### Supplied information
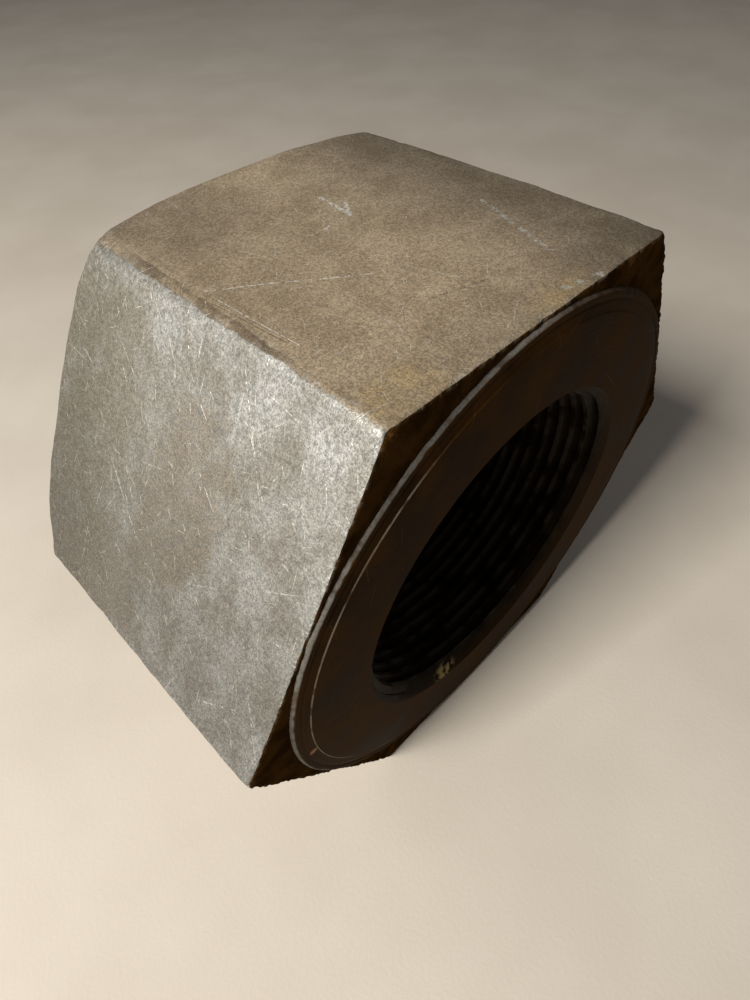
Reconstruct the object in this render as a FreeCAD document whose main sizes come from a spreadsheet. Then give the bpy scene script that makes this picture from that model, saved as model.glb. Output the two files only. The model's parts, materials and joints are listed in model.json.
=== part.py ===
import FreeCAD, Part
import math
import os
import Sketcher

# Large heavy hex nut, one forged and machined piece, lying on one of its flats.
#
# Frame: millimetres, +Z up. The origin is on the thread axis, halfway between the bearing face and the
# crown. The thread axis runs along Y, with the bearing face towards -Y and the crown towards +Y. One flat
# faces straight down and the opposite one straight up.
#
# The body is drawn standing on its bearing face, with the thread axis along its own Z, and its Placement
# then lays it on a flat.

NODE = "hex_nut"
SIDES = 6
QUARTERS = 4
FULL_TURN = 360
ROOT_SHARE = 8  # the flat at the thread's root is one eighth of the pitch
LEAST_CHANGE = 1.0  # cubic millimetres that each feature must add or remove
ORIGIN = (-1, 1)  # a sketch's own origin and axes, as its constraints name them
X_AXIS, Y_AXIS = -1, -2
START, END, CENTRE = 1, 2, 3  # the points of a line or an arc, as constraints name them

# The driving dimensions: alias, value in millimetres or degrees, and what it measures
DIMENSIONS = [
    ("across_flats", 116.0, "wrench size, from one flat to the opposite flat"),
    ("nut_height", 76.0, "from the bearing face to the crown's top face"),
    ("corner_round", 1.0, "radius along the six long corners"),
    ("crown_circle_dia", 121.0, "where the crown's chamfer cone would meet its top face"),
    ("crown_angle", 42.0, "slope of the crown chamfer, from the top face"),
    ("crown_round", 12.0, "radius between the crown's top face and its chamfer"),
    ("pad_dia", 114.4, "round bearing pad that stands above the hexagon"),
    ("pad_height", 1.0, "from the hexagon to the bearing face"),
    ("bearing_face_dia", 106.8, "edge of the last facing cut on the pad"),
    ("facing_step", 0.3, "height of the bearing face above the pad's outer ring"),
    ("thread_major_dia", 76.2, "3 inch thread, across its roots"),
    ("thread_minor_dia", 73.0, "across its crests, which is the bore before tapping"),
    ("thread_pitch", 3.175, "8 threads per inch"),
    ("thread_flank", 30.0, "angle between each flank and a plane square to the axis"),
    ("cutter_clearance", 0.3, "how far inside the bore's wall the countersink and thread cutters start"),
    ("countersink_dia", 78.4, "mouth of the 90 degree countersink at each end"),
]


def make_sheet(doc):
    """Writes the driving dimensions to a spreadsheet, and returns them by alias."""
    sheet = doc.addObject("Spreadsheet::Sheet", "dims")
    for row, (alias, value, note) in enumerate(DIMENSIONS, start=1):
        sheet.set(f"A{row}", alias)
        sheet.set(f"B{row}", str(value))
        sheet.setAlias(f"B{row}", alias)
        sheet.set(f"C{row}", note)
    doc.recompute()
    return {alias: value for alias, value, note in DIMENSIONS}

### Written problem
Output all of the data again. Match it exactly.

### Solution
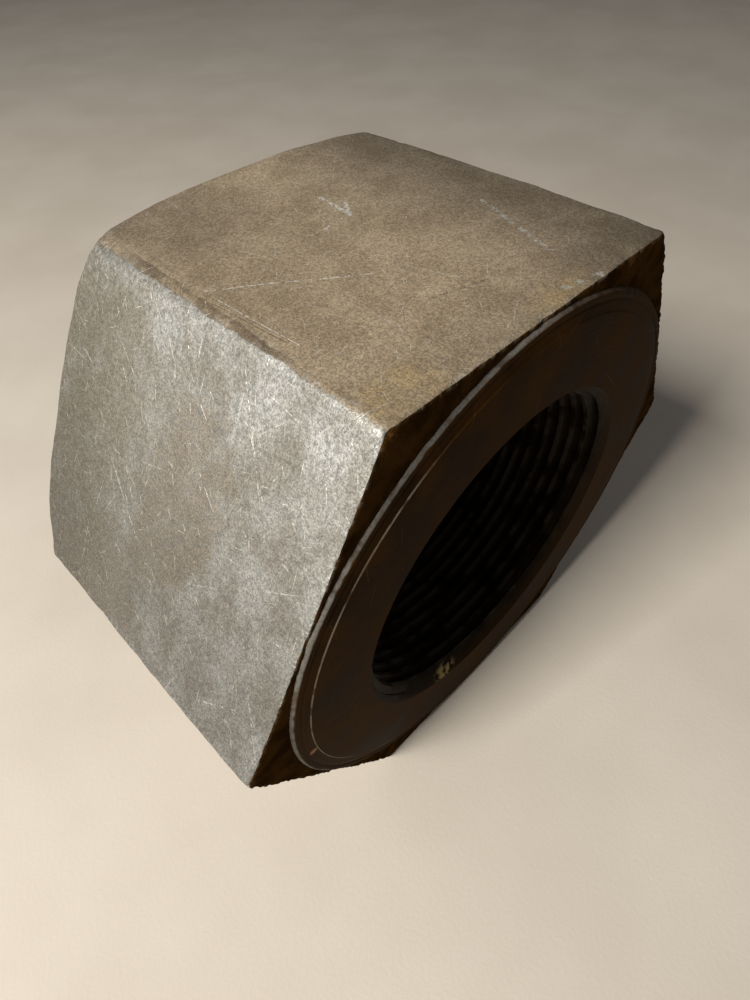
Reconstruct the object in this render as a FreeCAD document whose main sizes come from a spreadsheet. Then give the bpy scene script that makes this picture from that model, saved as model.glb. Output the two files only. The model's parts, materials and joints are listed in model.json.
=== part.py ===
import FreeCAD, Part
import math
import os
import Sketcher

# Large heavy hex nut, one forged and machined piece, lying on one of its flats.
#
# Frame: millimetres, +Z up. The origin is on the thread axis, halfway between the bearing face and the
# crown. The thread axis runs along Y, with the bearing face towards -Y and the crown towards +Y. One flat
# faces straight down and the opposite one straight up.
#
# The body is drawn standing on its bearing face, with the thread axis along its own Z, and its Placement
# then lays it on a flat.

NODE = "hex_nut"
SIDES = 6
QUARTERS = 4
FULL_TURN = 360
ROOT_SHARE = 8  # the flat at the thread's root is one eighth of the pitch
LEAST_CHANGE = 1.0  # cubic millimetres that each feature must add or remove
ORIGIN = (-1, 1)  # a sketch's own origin and axes, as its constraints name them
X_AXIS, Y_AXIS = -1, -2
START, END, CENTRE = 1, 2, 3  # the points of a line or an arc, as constraints name them

# The driving dimensions: alias, value in millimetres or degrees, and what it measures
DIMENSIONS = [
    ("across_flats", 116.0, "wrench size, from one flat to the opposite flat"),
    ("nut_height", 76.0, "from the bearing face to the crown's top face"),
    ("corner_round", 1.0, "radius along the six long corners"),
    ("crown_circle_dia", 121.0, "where the crown's chamfer cone would meet its top face"),
    ("crown_angle", 42.0, "slope of the crown chamfer, from the top face"),
    ("crown_round", 12.0, "radius between the crown's top face and its chamfer"),
    ("pad_dia", 114.4, "round bearing pad that stands above the hexagon"),
    ("pad_height", 1.0, "from the hexagon to the bearing face"),
    ("bearing_face_dia", 106.8, "edge of the last facing cut on the pad"),
    ("facing_step", 0.3, "height of the bearing face above the pad's outer ring"),
    ("thread_major_dia", 76.2, "3 inch thread, across its roots"),
    ("thread_minor_dia", 73.0, "across its crests, which is the bore before tapping"),
    ("thread_pitch", 3.175, "8 threads per inch"),
    ("thread_flank", 30.0, "angle between each flank and a plane square to the axis"),
    ("cutter_clearance", 0.3, "how far inside the bore's wall the countersink and thread cutters start"),
    ("countersink_dia", 78.4, "mouth of the 90 degree countersink at each end"),
]


def make_sheet(doc):
    """Writes the driving dimensions to a spreadsheet, and returns them by alias."""
    sheet = doc.addObject("Spreadsheet::Sheet", "dims")
    for row, (alias, value, note) in enumerate(DIMENSIONS, start=1):
        sheet.set(f"A{row}", alias)
        sheet.set(f"B{row}", str(value))
        sheet.setAlias(f"B{row}", alias)
        sheet.set(f"C{row}", note)
    doc.recompute()
    return {alias: value for alias, value, note in DIMENSIONS}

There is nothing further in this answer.